Yes, you can designate a trust as the beneficiary of your IRA or 401(k), but it must be properly structured as a ‘see-through’ or ‘look-through’ trust to qualify for favorable tax treatment. This means the trust meets certain legal criteria that allow distributions to be stretched over the beneficiary’s lifetime. Working with legal counsel is important to ensure your trust meets these requirements and avoids unintended tax penalties or complications. Naming a trust offers control and protection, but needs precise drafting to be effective.
Without a retirement plan trust, your retirement assets may pass directly to named beneficiaries without limitations, which can be risky if beneficiaries are minors, have special needs, or are vulnerable to creditors. Additionally, assets may become subject to probate or estate disputes. In California, failing to plan may also result in unintended tax consequences or loss of control over how and when assets are distributed. A trust helps mitigate these risks by providing structured management and protection for your retirement savings.

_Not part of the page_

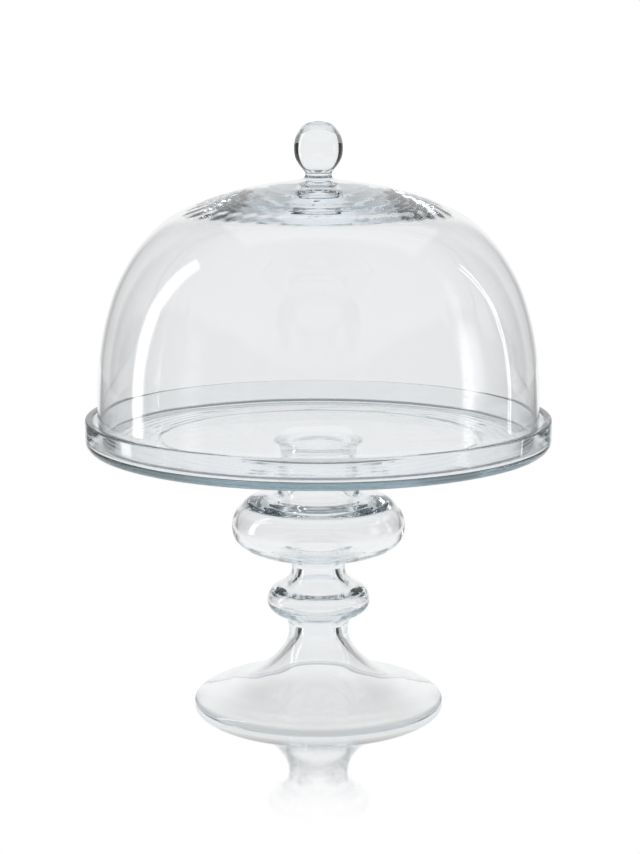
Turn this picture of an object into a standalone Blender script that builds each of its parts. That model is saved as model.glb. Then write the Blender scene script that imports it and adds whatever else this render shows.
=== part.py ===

Choosing a trustee is a significant decision because this individual or institution will manage the trust assets and carry out your instructions after your passing. A trustee should be trustworthy, organized, and capable of handling legal and financial responsibilities. You may select a family member, friend, professional fiduciary, or trust company. It is also important that the trustee is willing to serve and understands their duties to act in the best interests of beneficiaries as outlined in your trust agreement.
Retirement plan trusts should be reviewed periodically to reflect changes in your personal life, financial situation, or shifts in retirement and trust laws. Life events such as marriage, divorce, births, or deaths may require updates to trustee appointments or beneficiary designations. Regular updates ensure the trust remains aligned with your goals and that its provisions comply with current legal standards, helping maintain its effectiveness over time.
If a beneficiary named in your retirement plan trust predeceases you, the trust typically includes provisions for alternate beneficiaries or instructions on how to handle such situations. This prevents assets from becoming subject to intestate succession or unintended distribution. Properly drafted trusts specify successor beneficiaries or relay assets back to the estate to ensure the retirement assets are distributed according to your updated wishes.
Retirement plan trusts generally help avoid probate because retirement accounts pass based on beneficiary designations, not through your will. When a trust is named beneficiary, the assets transfer directly into the trust, which is a separate legal entity. This allows the distribution of funds to be handled privately and more efficiently than through probate court, benefiting beneficiaries by reducing delay, expenses, and administrative burdens.
Retirement plan trusts complement other estate planning documents such as wills and revocable living trusts by handling specific retirement assets that often require distinct management. Together, these documents form a comprehensive plan that addresses different asset types and transfer methods. Coordinating these documents is key to ensuring there are no conflicting instructions and that your entire estate is administered smoothly and according to your intentions.